### What the task requires
Starting at the line that contains "in imported if", copy every line down to the line that contains "SENSOR_WIDTH = 36.0", inclusive, exactly as it stands. Omit all other lines.

### Given information
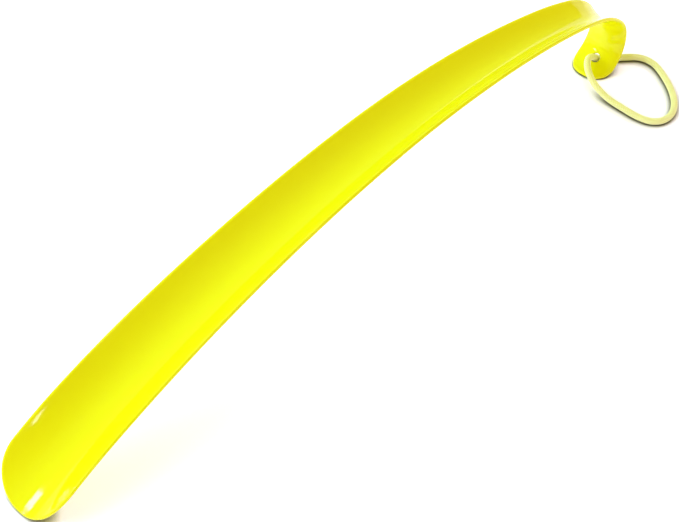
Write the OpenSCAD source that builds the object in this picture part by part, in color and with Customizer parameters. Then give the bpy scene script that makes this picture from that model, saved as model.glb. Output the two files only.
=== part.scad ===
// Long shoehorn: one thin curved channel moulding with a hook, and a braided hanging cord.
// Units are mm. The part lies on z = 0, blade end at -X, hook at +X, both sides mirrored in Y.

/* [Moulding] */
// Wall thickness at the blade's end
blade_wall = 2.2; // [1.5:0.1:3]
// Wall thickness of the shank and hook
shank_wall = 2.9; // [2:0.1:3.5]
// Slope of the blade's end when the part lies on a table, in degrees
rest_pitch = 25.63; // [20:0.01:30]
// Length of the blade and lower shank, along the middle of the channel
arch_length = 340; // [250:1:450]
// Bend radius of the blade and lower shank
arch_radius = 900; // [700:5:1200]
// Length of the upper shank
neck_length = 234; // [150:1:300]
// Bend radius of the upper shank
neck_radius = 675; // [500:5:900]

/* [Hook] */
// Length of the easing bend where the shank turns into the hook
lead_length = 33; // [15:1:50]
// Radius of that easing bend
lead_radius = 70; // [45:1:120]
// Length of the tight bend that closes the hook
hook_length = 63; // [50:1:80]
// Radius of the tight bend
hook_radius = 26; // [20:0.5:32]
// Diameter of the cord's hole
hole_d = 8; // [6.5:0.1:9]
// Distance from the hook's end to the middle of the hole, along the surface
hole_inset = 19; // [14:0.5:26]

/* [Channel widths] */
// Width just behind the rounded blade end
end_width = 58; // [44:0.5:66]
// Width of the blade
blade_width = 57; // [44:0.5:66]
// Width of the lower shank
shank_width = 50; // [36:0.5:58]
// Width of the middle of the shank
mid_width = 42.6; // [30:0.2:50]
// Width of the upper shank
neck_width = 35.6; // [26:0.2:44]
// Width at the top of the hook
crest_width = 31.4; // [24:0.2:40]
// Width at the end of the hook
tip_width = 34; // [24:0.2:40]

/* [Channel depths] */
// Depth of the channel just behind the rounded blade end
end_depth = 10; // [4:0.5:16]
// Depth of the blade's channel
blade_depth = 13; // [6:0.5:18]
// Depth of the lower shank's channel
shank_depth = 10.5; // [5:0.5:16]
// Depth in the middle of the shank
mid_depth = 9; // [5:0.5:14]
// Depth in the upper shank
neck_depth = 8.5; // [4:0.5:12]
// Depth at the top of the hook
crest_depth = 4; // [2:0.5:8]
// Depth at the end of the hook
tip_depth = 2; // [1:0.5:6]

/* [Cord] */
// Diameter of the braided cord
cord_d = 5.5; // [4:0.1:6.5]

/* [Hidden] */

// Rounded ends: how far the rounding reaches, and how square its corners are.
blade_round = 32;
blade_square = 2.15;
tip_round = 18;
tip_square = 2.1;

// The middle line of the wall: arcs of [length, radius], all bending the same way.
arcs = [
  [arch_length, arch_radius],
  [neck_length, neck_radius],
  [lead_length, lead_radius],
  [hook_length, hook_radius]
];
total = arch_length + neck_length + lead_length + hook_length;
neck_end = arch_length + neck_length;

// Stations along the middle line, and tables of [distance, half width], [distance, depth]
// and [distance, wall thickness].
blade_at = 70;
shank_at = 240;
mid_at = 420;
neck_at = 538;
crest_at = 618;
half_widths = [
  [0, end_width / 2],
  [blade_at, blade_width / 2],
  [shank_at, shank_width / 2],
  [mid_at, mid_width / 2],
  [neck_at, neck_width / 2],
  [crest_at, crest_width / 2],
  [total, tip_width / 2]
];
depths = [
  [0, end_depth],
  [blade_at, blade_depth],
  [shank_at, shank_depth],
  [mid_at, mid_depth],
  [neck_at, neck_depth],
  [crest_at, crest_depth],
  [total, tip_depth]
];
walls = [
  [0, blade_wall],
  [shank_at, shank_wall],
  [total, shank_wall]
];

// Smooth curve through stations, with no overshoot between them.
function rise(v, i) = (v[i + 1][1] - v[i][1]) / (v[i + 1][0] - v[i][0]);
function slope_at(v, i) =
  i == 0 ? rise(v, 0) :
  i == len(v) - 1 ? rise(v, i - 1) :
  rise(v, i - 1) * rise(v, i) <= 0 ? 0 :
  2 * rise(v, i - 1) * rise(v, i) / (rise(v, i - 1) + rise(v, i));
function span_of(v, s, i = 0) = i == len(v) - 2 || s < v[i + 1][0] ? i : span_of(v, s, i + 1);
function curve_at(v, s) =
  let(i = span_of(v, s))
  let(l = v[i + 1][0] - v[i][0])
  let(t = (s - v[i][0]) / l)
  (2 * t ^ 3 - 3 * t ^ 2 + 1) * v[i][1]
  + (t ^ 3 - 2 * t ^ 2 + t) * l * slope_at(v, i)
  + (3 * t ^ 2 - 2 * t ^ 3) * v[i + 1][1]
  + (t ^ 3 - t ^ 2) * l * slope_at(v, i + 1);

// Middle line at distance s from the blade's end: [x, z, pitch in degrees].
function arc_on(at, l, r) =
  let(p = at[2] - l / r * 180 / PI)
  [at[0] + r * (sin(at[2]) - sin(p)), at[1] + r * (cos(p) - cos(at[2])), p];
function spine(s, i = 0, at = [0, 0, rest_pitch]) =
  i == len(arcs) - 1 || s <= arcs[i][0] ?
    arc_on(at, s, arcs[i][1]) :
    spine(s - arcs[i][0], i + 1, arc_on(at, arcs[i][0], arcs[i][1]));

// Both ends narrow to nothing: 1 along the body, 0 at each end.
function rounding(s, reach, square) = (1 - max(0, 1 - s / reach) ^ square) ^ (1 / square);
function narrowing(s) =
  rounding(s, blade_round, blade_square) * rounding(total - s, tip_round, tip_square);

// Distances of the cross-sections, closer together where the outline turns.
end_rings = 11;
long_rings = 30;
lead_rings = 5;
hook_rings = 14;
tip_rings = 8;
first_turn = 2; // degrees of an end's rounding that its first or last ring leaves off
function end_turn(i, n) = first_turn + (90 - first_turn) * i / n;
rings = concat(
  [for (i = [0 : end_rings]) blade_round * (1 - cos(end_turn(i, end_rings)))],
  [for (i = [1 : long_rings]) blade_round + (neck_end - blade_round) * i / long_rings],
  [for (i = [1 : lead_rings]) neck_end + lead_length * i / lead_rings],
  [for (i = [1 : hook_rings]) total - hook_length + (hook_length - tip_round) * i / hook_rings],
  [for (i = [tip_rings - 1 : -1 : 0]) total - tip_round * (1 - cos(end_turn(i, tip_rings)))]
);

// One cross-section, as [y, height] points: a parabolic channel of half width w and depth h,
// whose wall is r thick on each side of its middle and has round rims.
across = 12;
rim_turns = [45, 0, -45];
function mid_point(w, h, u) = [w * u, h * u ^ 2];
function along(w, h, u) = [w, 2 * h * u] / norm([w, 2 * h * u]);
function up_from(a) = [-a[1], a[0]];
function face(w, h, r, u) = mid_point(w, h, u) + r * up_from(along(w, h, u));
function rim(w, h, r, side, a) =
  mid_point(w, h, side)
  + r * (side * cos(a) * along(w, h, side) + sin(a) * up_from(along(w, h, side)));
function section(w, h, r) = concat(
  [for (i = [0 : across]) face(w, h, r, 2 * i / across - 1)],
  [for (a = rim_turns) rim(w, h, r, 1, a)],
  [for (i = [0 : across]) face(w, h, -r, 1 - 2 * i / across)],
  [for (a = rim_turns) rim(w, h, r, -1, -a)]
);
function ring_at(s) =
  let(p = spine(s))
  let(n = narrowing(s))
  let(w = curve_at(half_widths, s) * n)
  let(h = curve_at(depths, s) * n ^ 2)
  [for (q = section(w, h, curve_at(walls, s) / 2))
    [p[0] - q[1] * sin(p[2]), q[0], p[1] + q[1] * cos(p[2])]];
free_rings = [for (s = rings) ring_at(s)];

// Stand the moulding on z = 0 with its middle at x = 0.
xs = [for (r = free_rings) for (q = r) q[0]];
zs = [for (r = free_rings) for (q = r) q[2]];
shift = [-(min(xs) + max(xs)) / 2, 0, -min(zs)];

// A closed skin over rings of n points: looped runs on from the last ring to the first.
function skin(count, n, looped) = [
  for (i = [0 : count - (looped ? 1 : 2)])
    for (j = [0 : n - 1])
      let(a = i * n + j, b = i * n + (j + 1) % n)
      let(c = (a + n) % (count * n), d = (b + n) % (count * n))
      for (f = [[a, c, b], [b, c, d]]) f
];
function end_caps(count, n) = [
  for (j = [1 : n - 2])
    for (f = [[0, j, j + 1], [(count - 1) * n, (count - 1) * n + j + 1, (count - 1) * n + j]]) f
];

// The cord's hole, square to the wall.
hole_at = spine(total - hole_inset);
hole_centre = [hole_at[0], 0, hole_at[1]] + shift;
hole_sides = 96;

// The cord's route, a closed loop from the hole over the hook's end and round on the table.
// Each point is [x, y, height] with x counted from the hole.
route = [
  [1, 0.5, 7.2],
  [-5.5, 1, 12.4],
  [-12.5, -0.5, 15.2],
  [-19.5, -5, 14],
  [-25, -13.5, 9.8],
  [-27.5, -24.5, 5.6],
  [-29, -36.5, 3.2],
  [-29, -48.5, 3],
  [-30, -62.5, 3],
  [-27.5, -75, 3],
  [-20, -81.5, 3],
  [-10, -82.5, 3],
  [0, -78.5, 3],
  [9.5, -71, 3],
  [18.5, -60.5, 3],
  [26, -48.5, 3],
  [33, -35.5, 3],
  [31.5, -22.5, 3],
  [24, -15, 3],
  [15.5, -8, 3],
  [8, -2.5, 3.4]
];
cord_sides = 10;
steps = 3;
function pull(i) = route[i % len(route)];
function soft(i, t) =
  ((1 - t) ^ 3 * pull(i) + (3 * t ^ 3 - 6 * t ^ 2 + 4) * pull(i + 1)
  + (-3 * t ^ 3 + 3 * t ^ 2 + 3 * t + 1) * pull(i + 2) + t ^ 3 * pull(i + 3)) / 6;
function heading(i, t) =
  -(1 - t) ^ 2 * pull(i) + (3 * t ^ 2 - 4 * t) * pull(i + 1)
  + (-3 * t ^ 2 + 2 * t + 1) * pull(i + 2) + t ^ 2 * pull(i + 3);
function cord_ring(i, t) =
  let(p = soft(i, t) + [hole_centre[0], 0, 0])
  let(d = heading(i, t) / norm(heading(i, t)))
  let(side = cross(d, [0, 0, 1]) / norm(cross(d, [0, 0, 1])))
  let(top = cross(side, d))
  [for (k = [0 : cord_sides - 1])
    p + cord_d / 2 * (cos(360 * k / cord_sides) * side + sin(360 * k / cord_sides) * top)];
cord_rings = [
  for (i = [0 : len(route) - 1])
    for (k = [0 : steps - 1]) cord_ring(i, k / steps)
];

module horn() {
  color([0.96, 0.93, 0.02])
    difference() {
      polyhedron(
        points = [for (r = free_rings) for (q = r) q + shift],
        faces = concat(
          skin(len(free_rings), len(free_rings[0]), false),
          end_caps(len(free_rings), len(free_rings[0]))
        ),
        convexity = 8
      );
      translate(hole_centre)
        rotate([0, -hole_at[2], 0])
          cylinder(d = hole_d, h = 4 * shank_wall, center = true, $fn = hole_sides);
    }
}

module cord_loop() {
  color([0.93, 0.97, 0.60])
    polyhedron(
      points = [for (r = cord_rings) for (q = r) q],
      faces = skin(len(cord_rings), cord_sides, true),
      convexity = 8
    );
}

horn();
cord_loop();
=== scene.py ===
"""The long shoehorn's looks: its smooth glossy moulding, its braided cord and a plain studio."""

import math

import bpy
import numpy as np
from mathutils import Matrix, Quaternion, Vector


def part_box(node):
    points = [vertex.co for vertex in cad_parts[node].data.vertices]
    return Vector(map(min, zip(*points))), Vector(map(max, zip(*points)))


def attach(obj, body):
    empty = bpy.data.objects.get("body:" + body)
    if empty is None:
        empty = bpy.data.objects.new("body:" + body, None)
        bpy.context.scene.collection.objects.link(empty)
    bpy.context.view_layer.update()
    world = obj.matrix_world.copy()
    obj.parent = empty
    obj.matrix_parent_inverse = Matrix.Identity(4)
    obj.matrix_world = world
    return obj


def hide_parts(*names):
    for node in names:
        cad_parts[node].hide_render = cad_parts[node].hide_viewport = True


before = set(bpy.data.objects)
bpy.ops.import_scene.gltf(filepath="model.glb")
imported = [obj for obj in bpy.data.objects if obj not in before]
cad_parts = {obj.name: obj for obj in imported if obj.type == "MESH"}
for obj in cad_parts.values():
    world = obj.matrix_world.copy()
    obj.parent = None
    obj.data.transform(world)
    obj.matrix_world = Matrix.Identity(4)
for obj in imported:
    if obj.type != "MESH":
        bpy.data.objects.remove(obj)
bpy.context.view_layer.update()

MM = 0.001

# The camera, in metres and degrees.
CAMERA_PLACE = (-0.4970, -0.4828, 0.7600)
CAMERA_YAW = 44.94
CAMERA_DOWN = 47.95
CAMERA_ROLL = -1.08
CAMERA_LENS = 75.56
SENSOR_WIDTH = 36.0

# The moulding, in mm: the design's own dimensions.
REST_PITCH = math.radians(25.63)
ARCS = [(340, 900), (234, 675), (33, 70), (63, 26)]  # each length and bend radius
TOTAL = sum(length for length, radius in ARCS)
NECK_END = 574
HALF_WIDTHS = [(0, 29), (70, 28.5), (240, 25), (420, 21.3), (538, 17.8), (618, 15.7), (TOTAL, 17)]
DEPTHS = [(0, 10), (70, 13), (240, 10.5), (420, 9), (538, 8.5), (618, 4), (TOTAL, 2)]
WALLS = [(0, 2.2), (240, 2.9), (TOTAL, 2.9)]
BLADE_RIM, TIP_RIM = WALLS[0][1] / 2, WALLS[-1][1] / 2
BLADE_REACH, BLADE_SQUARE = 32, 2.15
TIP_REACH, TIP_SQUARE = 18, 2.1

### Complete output
cad_parts = {obj.name: obj for obj in imported if obj.type == "MESH"}
for obj in cad_parts.values():
    world = obj.matrix_world.copy()
    obj.parent = None
    obj.data.transform(world)
    obj.matrix_world = Matrix.Identity(4)
for obj in imported:
    if obj.type != "MESH":
        bpy.data.objects.remove(obj)
bpy.context.view_layer.update()

MM = 0.001

# The camera, in metres and degrees.
CAMERA_PLACE = (-0.4970, -0.4828, 0.7600)
CAMERA_YAW = 44.94
CAMERA_DOWN = 47.95
CAMERA_ROLL = -1.08
CAMERA_LENS = 75.56
SENSOR_WIDTH = 36.0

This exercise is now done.